— Start Available records —
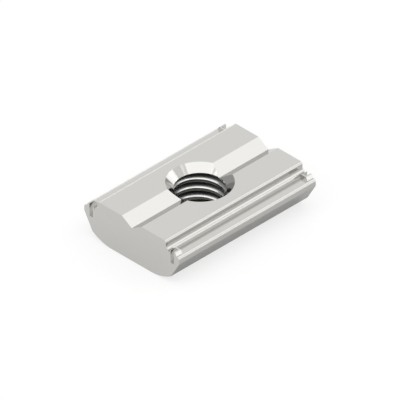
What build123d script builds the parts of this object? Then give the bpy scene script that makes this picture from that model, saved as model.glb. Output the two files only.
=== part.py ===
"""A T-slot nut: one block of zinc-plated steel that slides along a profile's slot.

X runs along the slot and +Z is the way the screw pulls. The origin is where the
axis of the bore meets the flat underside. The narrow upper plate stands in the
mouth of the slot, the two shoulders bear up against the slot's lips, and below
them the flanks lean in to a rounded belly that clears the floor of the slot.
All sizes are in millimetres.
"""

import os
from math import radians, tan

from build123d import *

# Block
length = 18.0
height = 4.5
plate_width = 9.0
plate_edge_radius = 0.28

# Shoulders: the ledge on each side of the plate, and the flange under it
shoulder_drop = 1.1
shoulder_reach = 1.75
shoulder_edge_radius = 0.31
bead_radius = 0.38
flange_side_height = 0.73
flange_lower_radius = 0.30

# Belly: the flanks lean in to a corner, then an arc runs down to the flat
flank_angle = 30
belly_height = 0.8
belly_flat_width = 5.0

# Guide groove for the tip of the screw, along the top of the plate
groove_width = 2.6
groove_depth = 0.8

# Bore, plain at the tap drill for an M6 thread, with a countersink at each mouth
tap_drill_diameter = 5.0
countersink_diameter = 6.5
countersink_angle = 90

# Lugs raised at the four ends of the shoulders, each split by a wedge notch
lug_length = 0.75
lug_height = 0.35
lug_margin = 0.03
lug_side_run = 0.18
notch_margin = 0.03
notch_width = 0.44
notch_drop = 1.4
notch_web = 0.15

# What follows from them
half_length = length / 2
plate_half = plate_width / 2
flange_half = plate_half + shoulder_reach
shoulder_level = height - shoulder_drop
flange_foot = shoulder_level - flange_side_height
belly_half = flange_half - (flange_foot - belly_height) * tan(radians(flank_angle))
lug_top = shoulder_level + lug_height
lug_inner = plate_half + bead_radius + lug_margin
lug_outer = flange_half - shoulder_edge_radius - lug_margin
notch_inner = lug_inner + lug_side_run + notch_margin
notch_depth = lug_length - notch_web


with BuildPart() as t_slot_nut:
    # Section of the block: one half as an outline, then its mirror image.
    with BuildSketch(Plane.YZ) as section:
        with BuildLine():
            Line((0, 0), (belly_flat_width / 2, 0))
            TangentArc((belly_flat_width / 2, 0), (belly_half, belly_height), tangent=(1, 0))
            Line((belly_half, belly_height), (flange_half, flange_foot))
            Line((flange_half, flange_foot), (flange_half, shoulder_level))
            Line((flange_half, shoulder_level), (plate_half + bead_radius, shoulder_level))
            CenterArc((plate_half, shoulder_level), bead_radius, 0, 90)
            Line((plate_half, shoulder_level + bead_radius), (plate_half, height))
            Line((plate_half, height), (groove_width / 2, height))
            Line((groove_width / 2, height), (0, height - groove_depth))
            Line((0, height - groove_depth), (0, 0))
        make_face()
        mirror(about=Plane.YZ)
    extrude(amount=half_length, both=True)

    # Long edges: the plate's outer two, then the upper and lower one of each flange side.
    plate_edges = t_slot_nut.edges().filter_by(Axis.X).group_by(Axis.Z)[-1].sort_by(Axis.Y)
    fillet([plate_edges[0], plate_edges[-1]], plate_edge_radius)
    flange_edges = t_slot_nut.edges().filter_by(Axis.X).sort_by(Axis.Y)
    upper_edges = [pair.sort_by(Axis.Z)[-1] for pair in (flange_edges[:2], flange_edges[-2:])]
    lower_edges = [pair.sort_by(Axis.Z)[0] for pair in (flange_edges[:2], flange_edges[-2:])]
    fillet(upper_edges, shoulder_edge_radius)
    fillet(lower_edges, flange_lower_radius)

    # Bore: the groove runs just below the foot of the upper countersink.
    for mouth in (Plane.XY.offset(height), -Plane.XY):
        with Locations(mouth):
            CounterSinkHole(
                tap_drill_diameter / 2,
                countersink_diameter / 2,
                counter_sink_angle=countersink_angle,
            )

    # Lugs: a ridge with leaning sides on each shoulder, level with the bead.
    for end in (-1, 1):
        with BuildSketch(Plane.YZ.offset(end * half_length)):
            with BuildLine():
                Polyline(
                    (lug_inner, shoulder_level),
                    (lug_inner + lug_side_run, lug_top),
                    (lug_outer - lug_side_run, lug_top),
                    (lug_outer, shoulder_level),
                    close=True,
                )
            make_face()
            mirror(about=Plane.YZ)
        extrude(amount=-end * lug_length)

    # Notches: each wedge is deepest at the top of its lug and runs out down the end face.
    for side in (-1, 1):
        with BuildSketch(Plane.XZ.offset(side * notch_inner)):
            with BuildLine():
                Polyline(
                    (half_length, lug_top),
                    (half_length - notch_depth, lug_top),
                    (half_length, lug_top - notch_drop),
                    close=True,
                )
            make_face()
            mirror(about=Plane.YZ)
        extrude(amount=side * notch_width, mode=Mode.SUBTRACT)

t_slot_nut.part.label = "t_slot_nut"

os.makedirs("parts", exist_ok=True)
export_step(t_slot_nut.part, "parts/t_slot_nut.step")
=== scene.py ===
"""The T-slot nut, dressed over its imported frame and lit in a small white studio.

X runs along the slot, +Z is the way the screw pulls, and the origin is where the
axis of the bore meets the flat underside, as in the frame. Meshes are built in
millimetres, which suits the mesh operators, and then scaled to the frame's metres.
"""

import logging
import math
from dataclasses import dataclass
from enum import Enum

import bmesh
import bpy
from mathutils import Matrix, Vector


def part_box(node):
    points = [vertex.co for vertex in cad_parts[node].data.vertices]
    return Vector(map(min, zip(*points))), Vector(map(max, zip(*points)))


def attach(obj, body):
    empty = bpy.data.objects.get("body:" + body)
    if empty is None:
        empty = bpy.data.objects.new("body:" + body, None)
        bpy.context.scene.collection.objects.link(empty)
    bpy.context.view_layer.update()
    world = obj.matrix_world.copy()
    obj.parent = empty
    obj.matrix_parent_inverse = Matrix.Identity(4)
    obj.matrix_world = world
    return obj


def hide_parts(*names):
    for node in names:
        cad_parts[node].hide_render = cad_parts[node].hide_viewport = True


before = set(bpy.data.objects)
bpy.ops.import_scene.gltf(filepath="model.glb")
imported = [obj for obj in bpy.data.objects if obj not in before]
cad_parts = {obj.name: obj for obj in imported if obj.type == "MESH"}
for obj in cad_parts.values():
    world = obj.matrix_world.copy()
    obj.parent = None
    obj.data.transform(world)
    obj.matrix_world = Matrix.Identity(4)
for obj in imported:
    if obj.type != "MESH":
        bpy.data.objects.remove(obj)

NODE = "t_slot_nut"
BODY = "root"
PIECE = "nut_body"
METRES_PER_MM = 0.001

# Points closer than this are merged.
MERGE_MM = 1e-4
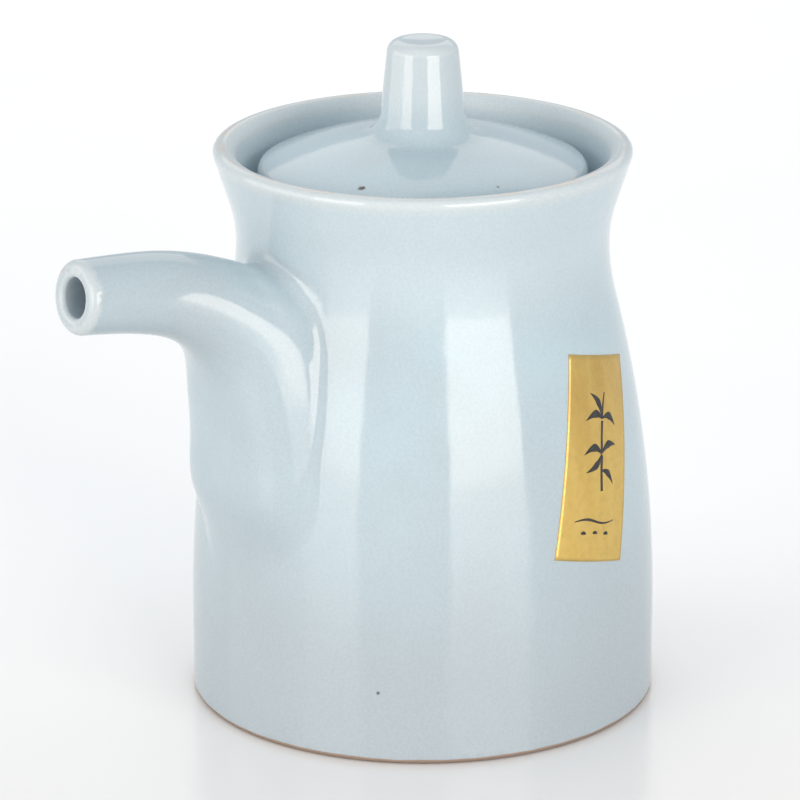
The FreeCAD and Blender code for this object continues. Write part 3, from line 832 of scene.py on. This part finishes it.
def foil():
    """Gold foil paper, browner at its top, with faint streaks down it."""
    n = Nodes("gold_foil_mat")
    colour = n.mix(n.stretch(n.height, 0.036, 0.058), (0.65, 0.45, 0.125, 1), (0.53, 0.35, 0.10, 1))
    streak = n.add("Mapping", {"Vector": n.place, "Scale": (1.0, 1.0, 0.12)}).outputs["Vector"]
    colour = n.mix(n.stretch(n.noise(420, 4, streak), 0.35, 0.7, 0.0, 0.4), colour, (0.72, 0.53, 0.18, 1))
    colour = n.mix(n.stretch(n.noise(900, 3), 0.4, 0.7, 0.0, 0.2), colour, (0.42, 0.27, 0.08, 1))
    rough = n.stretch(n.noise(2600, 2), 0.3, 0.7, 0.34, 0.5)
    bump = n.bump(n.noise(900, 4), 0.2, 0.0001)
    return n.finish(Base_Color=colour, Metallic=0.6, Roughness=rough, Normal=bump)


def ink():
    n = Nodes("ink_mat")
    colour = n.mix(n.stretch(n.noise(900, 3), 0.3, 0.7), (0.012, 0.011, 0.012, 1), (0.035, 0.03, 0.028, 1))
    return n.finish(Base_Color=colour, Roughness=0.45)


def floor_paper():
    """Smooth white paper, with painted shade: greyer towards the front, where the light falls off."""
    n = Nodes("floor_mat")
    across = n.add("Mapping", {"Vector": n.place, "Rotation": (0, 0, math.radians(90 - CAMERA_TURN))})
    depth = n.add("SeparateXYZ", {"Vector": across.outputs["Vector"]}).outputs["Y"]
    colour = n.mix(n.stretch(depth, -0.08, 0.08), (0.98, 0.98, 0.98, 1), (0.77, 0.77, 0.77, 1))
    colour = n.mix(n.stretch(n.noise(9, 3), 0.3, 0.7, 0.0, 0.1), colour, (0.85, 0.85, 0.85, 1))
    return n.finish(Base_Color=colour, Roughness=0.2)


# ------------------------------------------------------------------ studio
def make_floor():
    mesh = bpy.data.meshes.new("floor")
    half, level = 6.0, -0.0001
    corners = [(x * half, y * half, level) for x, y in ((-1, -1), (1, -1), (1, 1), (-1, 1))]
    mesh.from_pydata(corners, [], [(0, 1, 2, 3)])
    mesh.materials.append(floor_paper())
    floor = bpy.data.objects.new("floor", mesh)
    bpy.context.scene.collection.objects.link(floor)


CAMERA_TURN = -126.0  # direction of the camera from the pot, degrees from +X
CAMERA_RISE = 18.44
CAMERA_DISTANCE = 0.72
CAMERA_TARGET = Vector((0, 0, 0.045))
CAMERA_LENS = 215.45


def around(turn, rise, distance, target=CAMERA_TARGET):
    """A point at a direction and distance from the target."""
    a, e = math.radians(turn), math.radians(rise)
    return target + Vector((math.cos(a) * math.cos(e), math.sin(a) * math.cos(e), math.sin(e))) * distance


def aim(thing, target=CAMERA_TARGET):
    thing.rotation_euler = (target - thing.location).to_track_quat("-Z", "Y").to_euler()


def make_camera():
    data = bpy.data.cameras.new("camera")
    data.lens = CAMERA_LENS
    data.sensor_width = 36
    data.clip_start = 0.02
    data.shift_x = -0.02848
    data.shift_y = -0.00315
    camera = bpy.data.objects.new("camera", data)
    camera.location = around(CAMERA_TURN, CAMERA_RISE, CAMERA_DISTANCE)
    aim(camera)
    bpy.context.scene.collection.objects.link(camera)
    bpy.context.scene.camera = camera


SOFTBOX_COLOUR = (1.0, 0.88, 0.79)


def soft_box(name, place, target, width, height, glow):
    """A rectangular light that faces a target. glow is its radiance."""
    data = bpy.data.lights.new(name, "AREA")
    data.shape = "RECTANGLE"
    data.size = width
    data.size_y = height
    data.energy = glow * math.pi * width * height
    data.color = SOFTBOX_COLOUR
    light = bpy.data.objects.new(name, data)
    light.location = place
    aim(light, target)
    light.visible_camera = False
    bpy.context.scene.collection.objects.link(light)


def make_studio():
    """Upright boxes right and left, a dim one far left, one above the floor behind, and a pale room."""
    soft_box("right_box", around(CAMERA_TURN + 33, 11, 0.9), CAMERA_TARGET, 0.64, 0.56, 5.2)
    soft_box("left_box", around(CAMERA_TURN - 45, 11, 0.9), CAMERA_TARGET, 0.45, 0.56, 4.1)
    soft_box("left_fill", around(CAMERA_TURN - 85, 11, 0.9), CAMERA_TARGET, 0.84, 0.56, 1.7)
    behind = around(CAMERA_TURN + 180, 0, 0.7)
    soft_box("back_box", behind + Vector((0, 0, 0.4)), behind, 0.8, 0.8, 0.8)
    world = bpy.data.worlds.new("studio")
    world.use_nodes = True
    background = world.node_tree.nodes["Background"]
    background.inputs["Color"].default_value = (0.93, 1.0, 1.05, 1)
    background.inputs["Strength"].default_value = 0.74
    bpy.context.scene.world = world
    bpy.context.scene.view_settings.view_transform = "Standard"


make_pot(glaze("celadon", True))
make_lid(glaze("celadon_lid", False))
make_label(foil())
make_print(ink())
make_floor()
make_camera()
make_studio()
— End Available records —
Return the entries above unchanged, starting at the first line and stopping after the line with "a profile's slot.".

## Response below
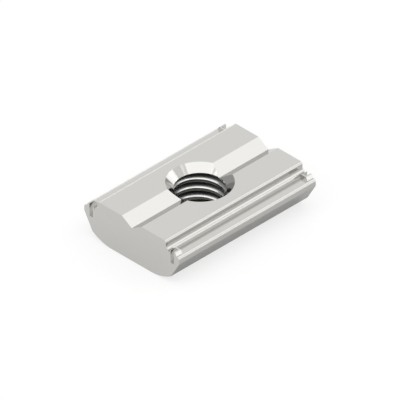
What build123d script builds the parts of this object? Then give the bpy scene script that makes this picture from that model, saved as model.glb. Output the two files only.
=== part.py ===
"""A T-slot nut: one block of zinc-plated steel that slides along a profile's slot.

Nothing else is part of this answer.